▶ _Task description_
Output the lines below exactly, please, from the first line until the line with "rolls: Its roll", counting both.

▶ _Collected material_
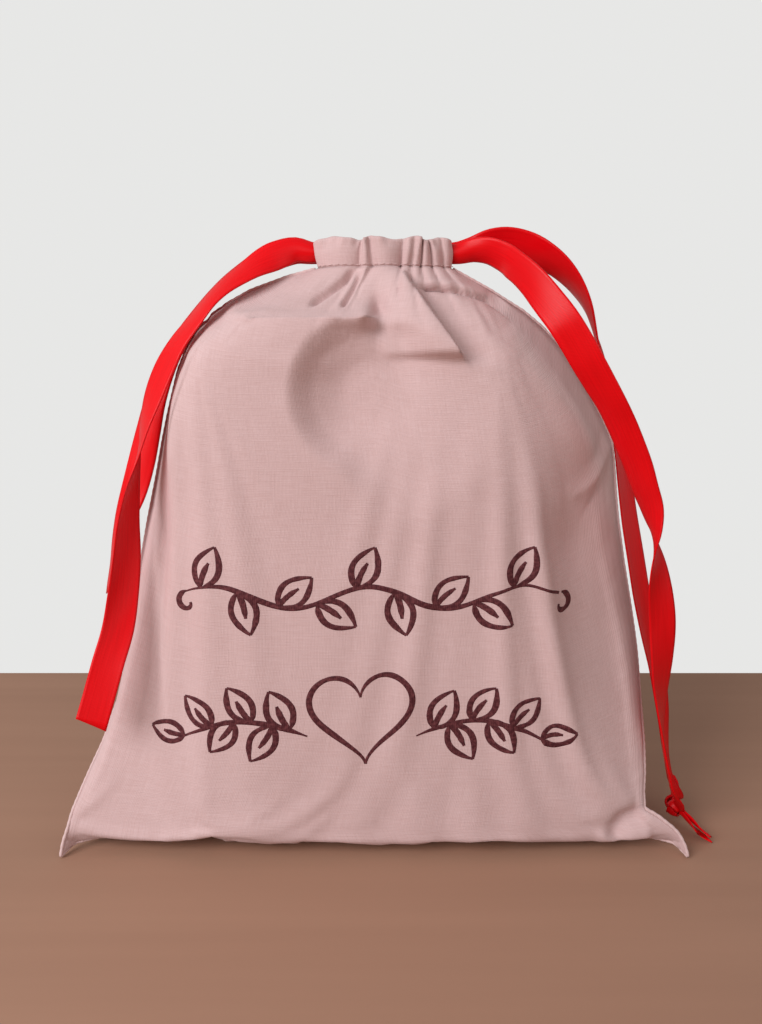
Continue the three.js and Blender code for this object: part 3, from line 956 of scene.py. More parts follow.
def rolled_faces(centres: np.ndarray, rolls: np.ndarray) -> np.ndarray:
    """The way a band faces: the front at roll 0, turned about the band by its roll.

    Args:
        centres: The band's middle line.
        rolls: Its roll at each point, in degrees.

    Returns:
        A unit vector for each point.
    """
    along = tangents(centres)
    front = np.array([0.0, -1.0, 0.0])
    flat = unit(front + along * along[:, 1:2])
    angle = np.radians(rolls)[:, None]
    return flat * np.cos(angle) + np.cross(along, flat) * np.sin(angle)


@dataclass
class Band:
    """A flat woven band laid along a line, with a slight cup across it and firm selvedges."""

    name: str
    width: float = 10 * MM
    ply: float = 0.24 * MM
    points_across: int = 13
    slant_start: float = 0.0
    slant_end: float = 0.0

    def build(
        self,
        centres: np.ndarray,
        facing: np.ndarray,
        widths: np.ndarray,
        cups: np.ndarray,
        finish: bpy.types.Material,
    ) -> bpy.types.Object:
        """Makes the band's mesh.

        Args:
            centres: The band's middle line.
            facing: The direction that the band faces at each point.
            widths: Its width at each point, as a share of the full width.
            cups: How far its edges curl back at each point, in metres.
            finish: The material.

        Returns:
            The piece.
        """
        along = tangents(centres)
        facing = unit(facing - along * np.sum(facing * along, axis=1, keepdims=True))
        across = np.cross(along, facing)
        run = np.concatenate([[0], np.cumsum(np.linalg.norm(np.diff(centres, axis=0), axis=1))])
        u = np.linspace(-1.0, 1.0, self.points_across)
        selvedge = 1.0 + 0.9 * np.exp(-(((1 - np.abs(u)) / 0.12) ** 2))
        rings, coordinates = [], []
        last = len(centres) - 1
        for k, (centre, side, front, way) in enumerate(zip(centres, across, facing, along)):
            half = widths[k] * self.width / 2
            slant = self.slant_start if k == 0 else self.slant_end if k == last else 0.0
            middle = centre + np.outer(u * half, side) - np.outer(cups[k] * (u * u - 0.35), front)
            middle += np.outer(u * half * slant, way)
            depth = np.outer(selvedge * self.ply / 2, front)
            rings.append(np.concatenate([middle + depth, (middle - depth)[::-1]]))
            flat = np.stack([u * self.width / 2, np.full_like(u, run[k])], axis=1)
            coordinates.append(np.concatenate([flat, flat[::-1]]))
        n = 2 * self.points_across
        faces = [
            (k * n + i, k * n + (i + 1) % n, (k + 1) * n + (i + 1) % n, (k + 1) * n + i)
            for k in range(last)
            for i in range(n)
        ]
        for i in range(self.points_across - 1):
            faces.append((i + 1, i, n - 1 - i, n - 2 - i))
            end = last * n
            faces.append((end + i, end + i + 1, end + n - 2 - i, end + n - 1 - i))
        made = new_object(self.name, np.concatenate(rings), faces, finish)
        lay_uv(made, np.concatenate(coordinates))
        return made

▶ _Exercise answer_
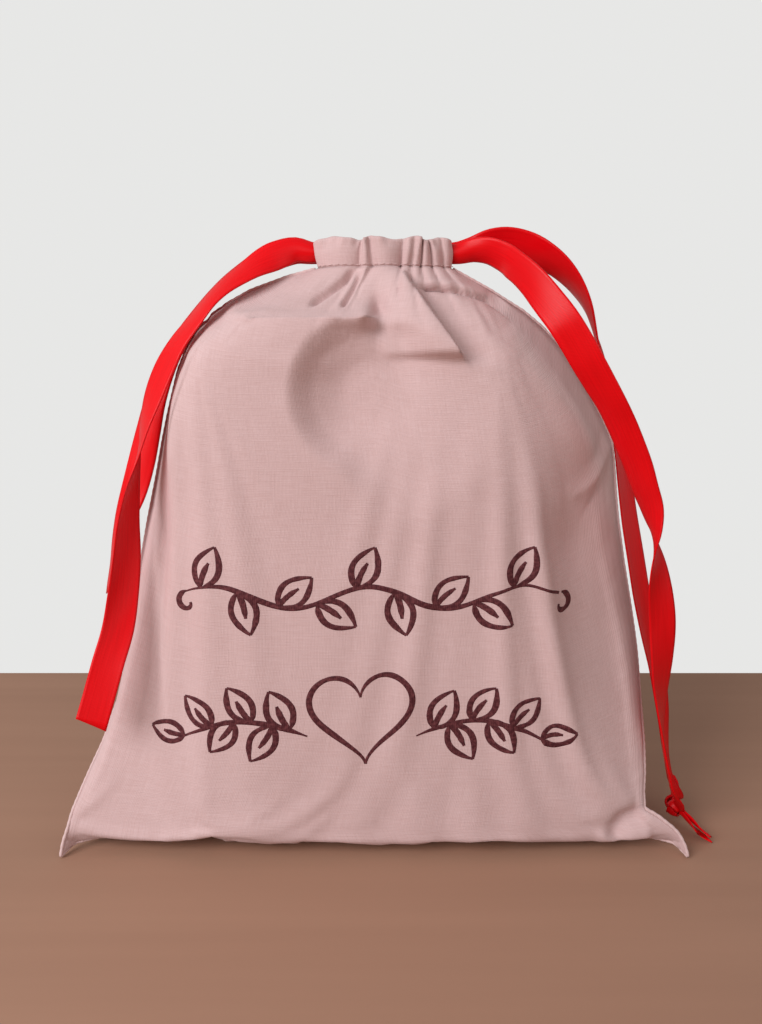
Continue the three.js and Blender code for this object: part 3, from line 956 of scene.py. More parts follow.
def rolled_faces(centres: np.ndarray, rolls: np.ndarray) -> np.ndarray:
    """The way a band faces: the front at roll 0, turned about the band by its roll.

    Args:
        centres: The band's middle line.
        rolls: Its roll at each point, in degrees.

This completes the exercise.